H. B. : La CNSS déploie une stratégie proactive pour lutter contre la fraude sociale, préserver les ressources du régime de sécurité sociale et garantir la protection des droits des assurés. Afin de relever ce défi, la CNSS a mis en place un dispositif comprenant deux processus complémentaires. D'une part, la CNSS adopte une démarche amiable axée sur la sensibilisation et l'accompagnement des assurés. Les chargés de clientèle des agences CNSS sont mobilisés pour mener des actions sur le terrain, effectuer des relances téléphoniques et par mail, et traiter les réclamations des assurés. Cette approche vise à promouvoir une prise de conscience collective. D'autre part, la CNSS mène une lutte acharnée contre la fraude avérée grâce aux missions assurées par les inspecteurs et contrôleurs. Ces professionnels spécialisés effectuent des enquêtes approfondies, des contrôles sur le terrain et des inspections pour détecter les cas de fraude sociale et prendre les mesures nécessaires. Cette démarche permet d'identifier les fraudeurs et de sanctionner les comportements illégaux, garantissant ainsi l'équité. Par ailleurs, afin de limiter les risques liés aux comportements frauduleux de certains acteurs de l’AMO (assurés et/ou prestataires de soins), un dispositif de contrôle a priori et a posteriori a été mis en place permettant le repérage de cas suspicieux. Le contrôle a priori porte sur le contrôle de la conformité de la liquidation (erreurs de traitement), la cohérence de la consommation (détection des abus) et sur la conformité des dossiers (authenticité des pièces justificatives, …).

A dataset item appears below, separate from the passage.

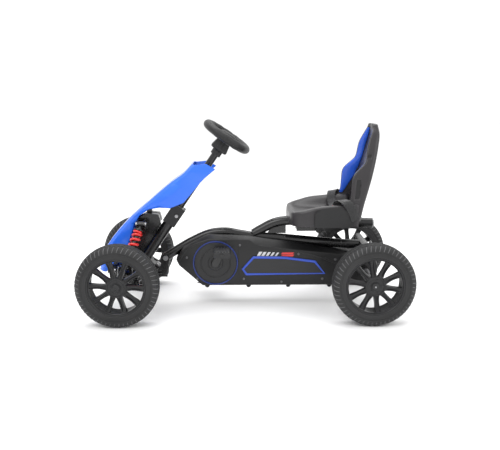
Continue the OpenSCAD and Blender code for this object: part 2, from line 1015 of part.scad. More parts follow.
// Dished pan with rounded front corners and a skirt, hollow below.
module seat_pan() {
    top = [
        [-133, 267], [-133, 300], [-146, 308], [-177, 316], [-211, 325], [-273, 332], [-336, 338], [-336, 267]
    ];
    under = [[-141, 260], [-141, 290], [-150, 297], [-180, 304], [-215, 312], [-329, 318], [-329, 260]];
    hollow = [
        [-110, 259], [110, 259], [110, 312], [98, 312], [72, 286.3], [-72, 286.3], [-98, 312], [-110, 312]
    ];
    difference() {
        intersection() {
            side_plate(top, -seat_half - 1, seat_half + 1);
            pan_plan(0);
        }
        cross_plate([[-60, 298], [60, 298], [100, 343], [-100, 343]], -350, -152);
        intersection() {
            side_plate(under, -seat_half, seat_half);
            cross_plate(hollow, -332, -140);
            pan_plan(8);
        }
        block(-345, -320, -32, 32, 240, 280);
        block(-150, -120, -32, 32, 240, 286);
    }
}

module seat_shell() {
    color(BLACK)
        union() {
            seat_pan();
            skin(
                [for (v = back_levels) back_ring(v)],
                [[0, 1, 8, 9], [1, 2, 3, 4, 7, 8], [4, 5, 6, 7]]
            );
        }
}

module seat_bolster_inserts() {
    color(BLUE)
        for (side = [LEFT, RIGHT])
            on_side(side)
                skin([for (i = [1:8]) lining_ring(back_levels[i], lining_depth[i - 1])], [[0, 1, 2, 3]]);
}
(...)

Pour ce qui est du contrôle a posteriori au niveau des prestataires de soins (PS), le contrôle est réalisé sur la base de plusieurs indicateurs (la fréquence moyenne de bénéficiaire par PS; la quantité moyenne par séjour par PS ; l’évolution du chiffre d’affaires, ….). Ces indicateurs permettent d’identifier les prestataires ayant une activité hors normes et pourront révéler l’existence de cas de fraudes. Au niveau des assurés non porteurs d’ALD, le contrôle porte sur l’analyse de la consommation de ces assurés, en ciblant la population à risque de consommation des médicaments injectables non justifiée, ou bien la consommation des médicaments liés à l’ALD par des non-porteurs d’ALD. Pour les porteurs d’ALD, le contrôle porte sur l’analyse de leur consommation, en ciblant la population à risque ayant une part élevée en termes de nombre de dossiers déposés et de valeur remboursée. Encore une fois, la pérennité du système repose sur l’équilibre entre les recettes et les dépenses, et toute action de lutte contre la fraude sociale vise à protéger les droits des personnes assujetties au régime en veillant sur leur déclaration et le paiement de leurs cotisations.